This country moved its government online. Here’s why that wouldn’t fly in the U.S.
Eestlased USAs | 12 Sep 2021  | EWR OnlineEWR
Source image: Duski Saad/iStock
In three decades since regaining independence from the Soviet Union, Estonia has taken government from “click here” to one-click to, in some cases, zero-click operation. Citizens can file their national taxes online in minutes, zip through signing up for services without dealing with paper forms, and even vote online thanks to digital identities created for them within minutes of their birth.

But while this experiment in digital citizenship offers useful lessons for larger countries than this Baltic state of 1.3 million, one of the biggest may be: Don’t try this at home.

Estonian officials made two points over and over during a press trip to their country that I took in mid-August, with the country’s government covering most of the cost: This e-government journey made sense for a nation of its size, but bigger and more complex countries should not assume they could take the same path. Or as President Kersti Kaljulaid said in one meeting with participants: “Copy nobody in this digital transformation.”

Minimum viable e-government
Estonia’s first distinguishing factor was starting anew in 1991 after decades of Soviet occupation as an independent country without legacy legal systems worth maintaining, but also without much money.

“We had to make the rules from scratch,” said Prime Minister Kaja Kallas in another meeting during the trip.

The first service the government tried to digitize—the minimum viable product of this transformation—was taxes.
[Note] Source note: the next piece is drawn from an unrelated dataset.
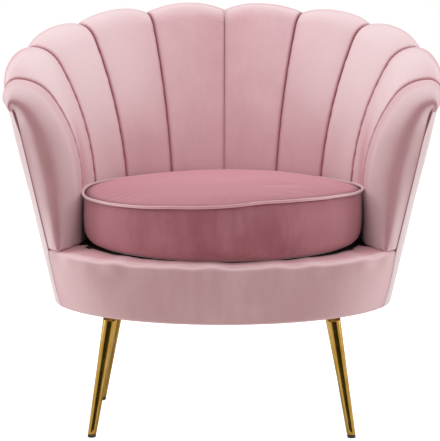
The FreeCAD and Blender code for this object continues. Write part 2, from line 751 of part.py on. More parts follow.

Letting citizens inspect and correct tax returns online with their own information already incorporated made this faster for both the state and taxpayers.

“Tax attorneys are out of a job here because, of course, one reason is that our tax system is very simple, but the other reason is that it is very transparent, and all is prefilled by the state,” Kallas said.
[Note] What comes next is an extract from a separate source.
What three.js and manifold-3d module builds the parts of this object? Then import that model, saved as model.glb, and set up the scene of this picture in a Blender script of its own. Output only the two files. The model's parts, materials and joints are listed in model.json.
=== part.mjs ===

But supporting these exchanges of data between public and private sectors also led the government to create and issue smart-card digital IDs to ease the required authentication. At first, Kaljulaid said, people saw few uses for these IDs. That changed when the government opened this identity system to private firms for verifying new customers: “They didn’t only have to sign in twice or three times a year when they had to communicate with government,” she said.

These IDs are now available not just as smart cards but as digital and mobile IDs. Citizens can use them for digital signatures and even to vote online—an option introduced in 2005, and which 44% of Estonians used in 2019.
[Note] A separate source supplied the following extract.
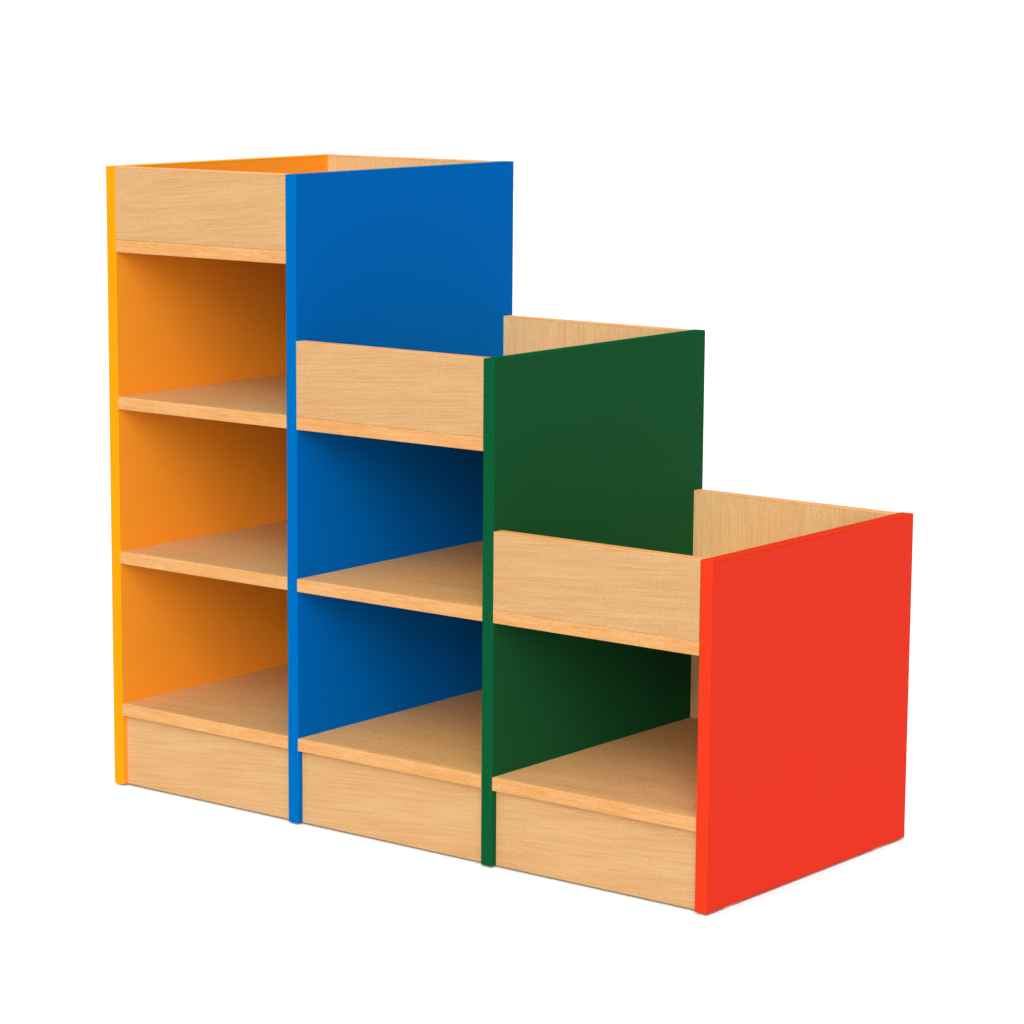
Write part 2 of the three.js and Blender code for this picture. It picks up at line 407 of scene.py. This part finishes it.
# A closed tube from an array of rings, shaped (rings, points, 3). Each point is joined to the next one
# round its ring and to the same one on the next ring, and the two ends are closed with flat faces. around
# holds the distance round a ring up to each point and back to the first, and along that of each ring.
def tube(name, rings, around, along):
    ringCount, pointCount = rings.shape[:2]
    i, j = np.meshgrid(np.arange(ringCount - 1), np.arange(pointCount), indexing="ij")
    cornerRing = np.stack([i, i, i + 1, i + 1], -1).reshape(-1, 4)
    cornerPoint = np.stack([j, j + 1, j + 1, j], -1).reshape(-1, 4)
    sides = cornerRing * pointCount + cornerPoint % pointCount
    first = np.arange(pointCount)[::-1]
    last = np.arange(pointCount) + (ringCount - 1) * pointCount
    mesh = bpy.data.meshes.new(name)
    mesh.from_pydata(rings.reshape(-1, 3).tolist(), [], [*sides.tolist(), first.tolist(), last.tolist()])
    sideMap = np.stack([around[cornerPoint], along[cornerRing]], -1).reshape(-1, 2)
    capMap = np.stack([around[:-1], np.full(pointCount, along[0])], -1)
    layer = mesh.uv_layers.new(name="strip")
    layer.data.foreach_set("uv", np.concatenate([sideMap, capMap[::-1], capMap]).astype(np.float32).ravel())
    mesh.shade_smooth()
    mesh.set_sharp_from_angle(angle=math.radians(board["sharpAngle"]))
    made = bpy.data.objects.new(name, mesh)
    bpy.context.scene.collection.objects.link(made)
    return made


strip = {
    "radius": 0.8 * millimetre,  # of the milled corners
    "crown": 0.05 * millimetre,  # how much lower the face is at its sides than in the middle
    "arcSteps": 6,  # round a corner
    "faceSteps": 6,  # across the face
    "easeSteps": 6,  # over an eased end
    "ringPitch": 60 * millimetre,
}

# For each kind of strip: the axis it runs along, the axis it faces and which way, and whether its far end
# is eased.
stripKinds = {
    "_front_edging": (2, 1, -1, True),
    "_back_edging": (2, 1, 1, True),
    "_top_edging": (1, 2, 1, False),
    "_shelf_edging": (0, 1, -1, False),
    "_fascia_edging": (0, 2, 1, False),
    "_back_panel_edging": (0, 2, 1, False),
}


# The outline of a strip's section, as (across, out): half of it goes straight up the side, round a quarter
# circle whose angle goes from 0 to 90 degrees, and over a face that drops by the crown times the square of
# its distance from the middle as a share of the flat. The other half is its mirror image.
def stripSection(halfWidth, thickness):
    radius = strip["radius"]
    flat = halfWidth - radius
    low = thickness - strip["crown"] - radius
    turn = np.linspace(0, math.pi / 2, strip["arcSteps"] + 1)
    arc = np.stack([flat + radius * np.cos(turn), low + radius * np.sin(turn)], -1)
    reach = np.linspace(1, 0, strip["faceSteps"] // 2 + 1)[1:]
    face = np.stack([flat * reach, thickness - strip["crown"] * reach**2], -1)
    half = np.concatenate([[[halfWidth, 0.0]], arc, face])
    return np.concatenate([half, half[-2::-1] * [-1, 1]])


# Where the rings of a strip lie, and how far its outline is drawn in there. The evenly spaced rings aren't
# drawn in. Over an eased end an angle goes from 0 to 90 degrees: a ring lies the radius times its sine past
# where the end starts, and it is drawn in by the radius times 1 less its cosine.
def stripRings(length, eased):
    steps = max(2, round(length / strip["ringPitch"]))
    if not eased:
        return np.linspace(0, length, steps + 1), np.zeros(steps + 1)
    radius = strip["radius"]
    turn = np.linspace(0, math.pi / 2, strip["easeSteps"] + 1)[1:]
    plain = np.linspace(0, length - radius, steps + 1)
    places = np.concatenate([plain, length - radius + radius * np.sin(turn)])
    drawn = np.concatenate([np.zeros(steps + 1), radius - radius * np.cos(turn)])
    return places, drawn


# A strip in the box of its CAD node: a point is the middle of the glued side, plus the section's across and
# out, each times 1 less what its ring is drawn in by as a share, plus the ring's place along the strip.
def edgingStrip(name):
    runs, faces, sign, eased = next(kind for ending, kind in stripKinds.items() if name.endswith(ending))
    low, high = (np.array(corner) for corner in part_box(name))
    crosses = 3 - runs - faces
    halfWidth = (high[crosses] - low[crosses]) / 2
    thickness = high[faces] - low[faces]
    outward = np.eye(3)[faces] * sign
    along = np.eye(3)[runs]
    across = np.cross(outward, along)
    glued = (low + high) / 2 - outward * thickness / 2
    glued[runs] = low[runs]
    section = stripSection(halfWidth, thickness)
    places, drawn = stripRings(high[runs] - low[runs], eased)
    acrossShare = 1 - drawn / halfWidth
    outShare = 1 - drawn / thickness
    rings = (
        glued
        + np.einsum("r,p,k->rpk", acrossShare, section[:, 0], across)
        + np.einsum("r,p,k->rpk", outShare, section[:, 1], outward)
        + places[:, None, None] * along
    )
    loop = np.concatenate([section, section[:1]])
    around = np.concatenate([[0], np.cumsum(np.hypot(*np.diff(loop, axis=0).T))])
    made = tube(name.replace("_edging", "_strip"), rings, around, places)
    made.data.materials.append(finishes[slotOf[name]])
    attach(made, "root")
    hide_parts(name)


edgings = [name for name in nodes if name.endswith("_edging")]
for name in edgings:
    edgingStrip(name)
print("edging strips made:", len(edgings))


glide = {
    "padHeight": 2.4 * millimetre,
    "pinRadius": 3 * millimetre,
    "tipShare": 0.7,  # the radius of the pin's tip, of the pin's
    "taperShare": 0.3,  # the height of the tip's slope, of the pin's radius
    "rim": 0.7 * millimetre,  # how far the pad's rounded edges stand out
    "gateRadius": 1.6 * millimetre,  # of the moulding mark under the pad
    "gateDepth": 0.3 * millimetre,
    "gateFlareShare": 1.15,  # the radius of the mark's mouth, of its floor's
    "arcSteps": 5,  # over half of the rim
    "roundSteps": 48,
}


# The profile of a glide from the top of its pin to the middle of its underside, as (radius, height,
# stretch): down the pin, out over the pad, round its rim, whose half ellipse follows an angle from 90 to -90
# degrees, and in to a shallow moulding mark. Stretch is 1 where the pad's round ends are pulled apart.
def glideProfile(padRadius, top):
    pin, rim, pad = glide["pinRadius"], glide["rim"], glide["padHeight"]
    turn = np.linspace(math.pi / 2, -math.pi / 2, 2 * glide["arcSteps"] + 1)
    bulge = np.stack([padRadius - rim + rim * np.cos(turn), pad / 2 + (pad / 2) * np.sin(turn)], -1)
    tip = [(pin * glide["tipShare"], top, 0), (pin, top - pin * glide["taperShare"], 0)]
    padRings = [(r, z, 1) for r, z in bulge]
    mark = glide["gateRadius"]
    gate = [(mark * glide["gateFlareShare"], 0, 0), (mark, glide["gateDepth"], 0)]
    return np.array([*tip, (pin, pad, 0), *padRings, *gate])


# A glide in the box of its CAD node: each ring is a circle, its radius times the cosine of an angle along X
# and times the sine along Y, whose front and back halves are pulled apart along Y by the stretch.
def glidePiece(name):
    low, high = (np.array(corner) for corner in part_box(name))
    middle = (low + high) / 2
    padRadius = (high[0] - low[0]) / 2
    pull = (high[1] - low[1]) / 2 - padRadius
    radius, height, stretch = glideProfile(padRadius, high[2]).T
    turn = (np.arange(glide["roundSteps"]) + 0.5) * 2 * math.pi / glide["roundSteps"]
    x = middle[0] + radius[:, None] * np.cos(turn)
    y = middle[1] + radius[:, None] * np.sin(turn) + pull * stretch[:, None] * np.sign(np.sin(turn))
    z = np.broadcast_to(height[:, None], x.shape)
    rings = np.stack([x, y, z], -1)[:, ::-1]
    around = np.linspace(0, 1, glide["roundSteps"] + 1)
    made = tube(name.replace("_glide", "_foot"), rings, around, np.linspace(0, 1, len(rings)))
    made.data.materials.append(finishes[slotOf[name]])
    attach(made, "root")
    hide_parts(name)


glides = [name for name in nodes if name.endswith("_glide")]
for name in glides:
    glidePiece(name)
print("glides made:", len(glides))


studio = {
    "floorHalf": 12.0,  # metres from its middle to its edges
    "floorTone": 0.57,  # what the floor gives back to the bookshelf
    "floorGlow": 0.03,  # what the camera sees of it without any light
    "floorShade": 1.03,  # how much the light on it adds, which the bookshelf's shadow takes away
    "sky": 0.08,  # how bright the world is to the bookshelf
    "lampHeight": 4.0,  # where a far lamp is drawn; only its direction matters
}

# Far lamps by where they stand: degrees from straight in front towards the right end, degrees above the
# floor, how many degrees wide they look, and how bright each makes a white card that faces it.
lamps = {
    "keyLamp": {"turn": 30, "rise": 9, "wide": 30, "level": 0.35},
    "highLamp": {"turn": 30, "rise": 31, "wide": 30, "level": 0.475},
    "sideLamp": {"turn": 55, "rise": 9, "wide": 30, "level": 0.11},
    "highSideLamp": {"turn": 45, "rise": 50, "wide": 35, "level": 0.18},
    "frontLamp": {"turn": 0, "rise": 60, "wide": 35, "level": 0.12},
    "leftLamp": {"turn": -90, "rise": 15, "wide": 20, "level": 0.5},
    "backLamp": {"turn": 180, "rise": 15, "wide": 20, "level": 0.5},
    "topLamp": {"turn": 0, "rise": 89, "wide": 6, "level": 0.3},
}


# 1 for the rays that show the background: the camera's, and those of reflections and clear things.
def seenDirectly(start):
    path = start.node("LightPath", output="Is Camera Ray")
    seen = path.maths("MAXIMUM", path, path.sibling("Is Glossy Ray"))
    return seen.maths("MAXIMUM", seen, path.sibling("Is Transmission Ray"))


# White where it is seen directly, less the bookshelf's shadow, and plain grey to the light.
def floorRecipe(start):
    grey = start.node("BsdfDiffuse", {}, {"Color": (*[studio["floorTone"]] * 3, 1)})
    lit = start.node("BsdfDiffuse", {}, {"Color": (*[studio["floorShade"]] * 3, 1)})
    glow = start.node("Emission", {}, {"Color": (1, 1, 1, 1), "Strength": studio["floorGlow"]})
    shown = start.node("AddShader", {}, {0: lit, 1: glow})
    return start.node("MixShader", {}, {0: seenDirectly(start), 1: grey, 2: shown})


def studioFloor():
    half = studio["floorHalf"]
    mesh = bpy.data.meshes.new("floor")
    corners = [(-half, -half, 0), (half, -half, 0), (half, half, 0), (-half, half, 0)]
    mesh.from_pydata(corners, [], [(0, 1, 2, 3)])
    made = bpy.data.objects.new("floor", mesh)
    bpy.context.scene.collection.objects.link(made)
    made.data.materials.append(material("floorPaint", floorRecipe))


def studioWorld():
    world = bpy.data.worlds.new("studio")
    world.use_nodes = True
    world.node_tree.nodes.clear()
    start = Wire(world.node_tree)
    strength = seenDirectly(start) * (1 - studio["sky"]) + studio["sky"]
    sky = start.node("Background", {}, {"Color": (1, 1, 1, 1), "Strength": strength})
    start.node("OutputWorld", {}, {"Surface": sky})
    bpy.context.scene.world = world


# A far lamp's strength is the level of the white card times pi.
def studioLamp(name, lamp):
    turn, rise = math.radians(lamp["turn"]), math.radians(lamp["rise"])
    way = Vector((math.sin(turn) * math.cos(rise), -math.cos(turn) * math.cos(rise), math.sin(rise)))
    data = bpy.data.lights.new(name, "SUN")
    data.angle = math.radians(lamp["wide"])
    data.energy = lamp["level"] * math.pi
    made = bpy.data.objects.new(name, data)
    made.location = way * studio["lampHeight"]
    made.rotation_euler = way.to_track_quat("Z", "Y").to_euler()
    bpy.context.scene.collection.objects.link(made)


view = {
    "place": (2.6176, -3.3674, 1.1203),  # metres
    "pitch": 9.454,  # degrees below the horizon
    "turn": 40.05,  # degrees from straight on towards the right end
    "sensor": 36.0,
    "lens": 108.97,
    "shift": (0.1280, 0.0122),  # the photograph is framed off the lens's axis
}


def studioCamera():
    data = bpy.data.cameras.new("camera")
    data.sensor_width = view["sensor"]
    data.lens = view["lens"]
    data.shift_x, data.shift_y = view["shift"]
    made = bpy.data.objects.new("camera", data)
    made.location = view["place"]
    made.rotation_euler = (math.radians(90 - view["pitch"]), 0, math.radians(view["turn"]))
    bpy.context.scene.collection.objects.link(made)
    bpy.context.scene.camera = made


bpy.context.scene.view_settings.view_transform = "Standard"
studioFloor()
studioWorld()
for name, lamp in lamps.items():
    studioLamp(name, lamp)
studioCamera()
print("studio ready")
(When I attempted to explain to our hosts what my own experience as a poll worker in Virginia taught me about the importance of paper ballots, they seemed a little amused at our devotion to analog rituals.)

Threats and transparency
Estonia’s digital infrastructure saw its most serious challenge in 2007, when Russian hackers broke into numerous systems and caused extensive disruption. The digital ID system has seen more recent attacks, including a breach this summer of some 300,000 document photos and a vulnerability found in the circuitry of physical ID cards in 2017 that required blocking the digital certificates of about 760,000 of them.

The government has reacted by pushing information-security research and development—and by moving to secure government databases against tampering with what it calls the world’s first implementation of blockchain technology.